The Modified Newton algorithm converges in 140 iterations, slowly marching toward the solution.
The one-term secant-based accelerated Newton algorithm converges in five iterations, following more or less the same path as the Newton-Raphson and Modified Newton algorithms.
Going to the two-term secant-based accleration requires four iterations for this analysis.
Inconsistent Tangent
Adding artifical stiffness between springs 2 and 3 to mimic an inconsistent tangent, like what was done in Scott and Fenves (2010) for this same example, the Newton-Raphson algorithm fails to converge. The iterations flip-flop between two states near the solution.

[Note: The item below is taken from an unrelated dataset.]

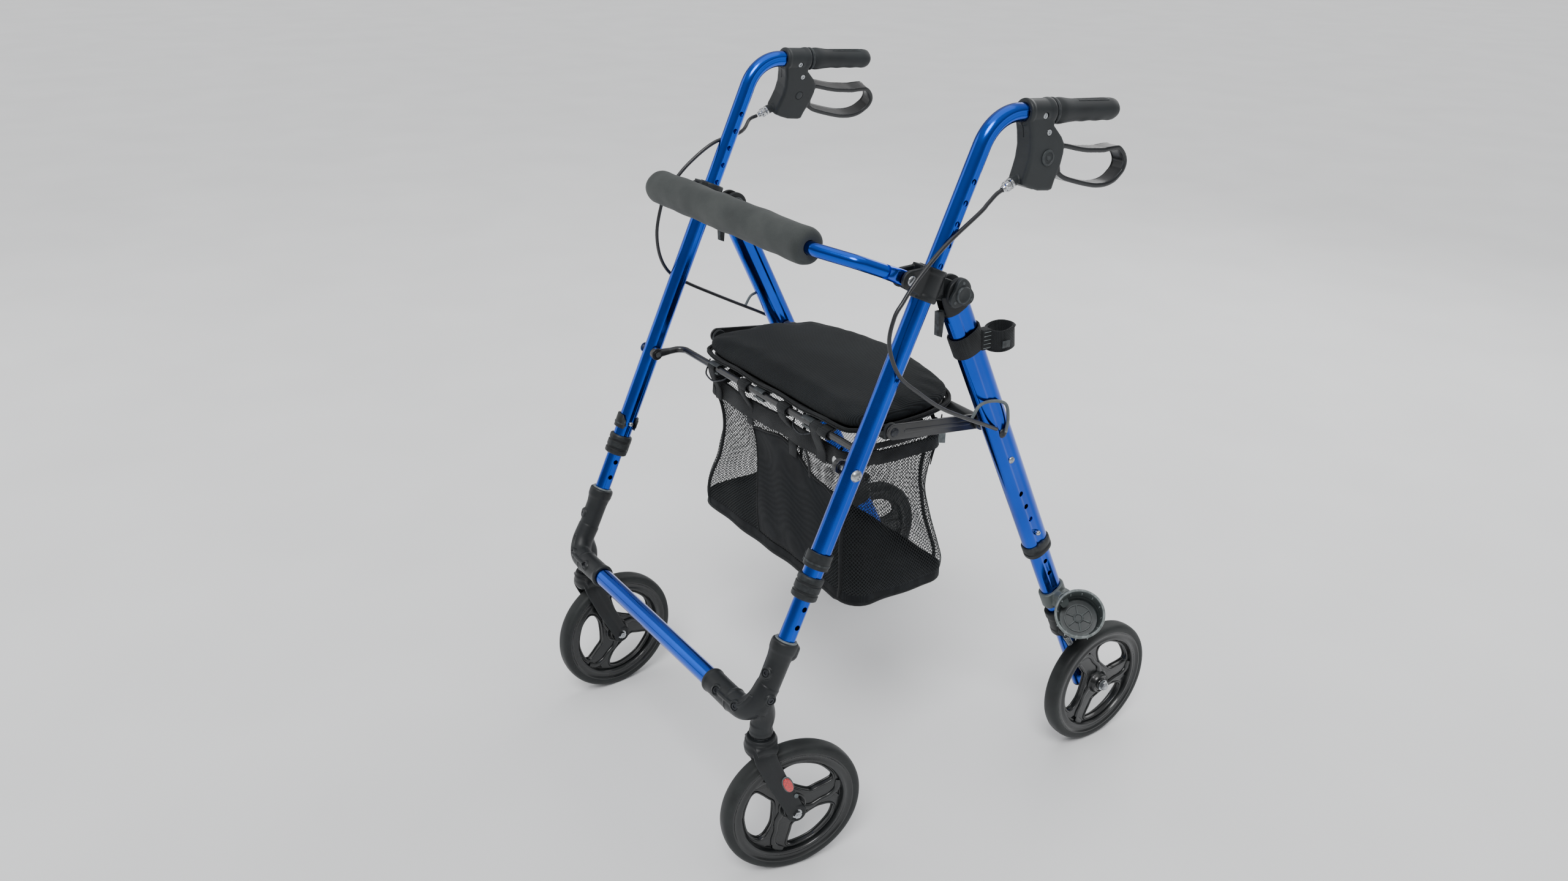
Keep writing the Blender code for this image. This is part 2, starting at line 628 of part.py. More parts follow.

The Modified Newton algorithm is able to find equilibrium after 143 iterations, taking a slightly skewed course compared to its travels with the consistent tangent.
Like the Krylov-subscape accelerated Newton algorithm, the secant-based accelerated algorithm is able to find equilibrium fairly quickly despite the inconsistent tangent. With the one-term acceleration, the search for equilibrium takes ten iterations.
The two-term secant-based acceleration also takes ten iterations, following a slightly different path from the one-term acceleration shown above. Also, more of those ten iterations are near the equilibrium solution.
Summary
Like everything in nonlinear finite element analysis, there is no silver bullet. You cannot declare winners and losers from the results of one simple test problem, especially when the competitors are root-finding algorithms. But give the secant-based acceleration a try, then add the algorithm to the list of options in your smart analyze function.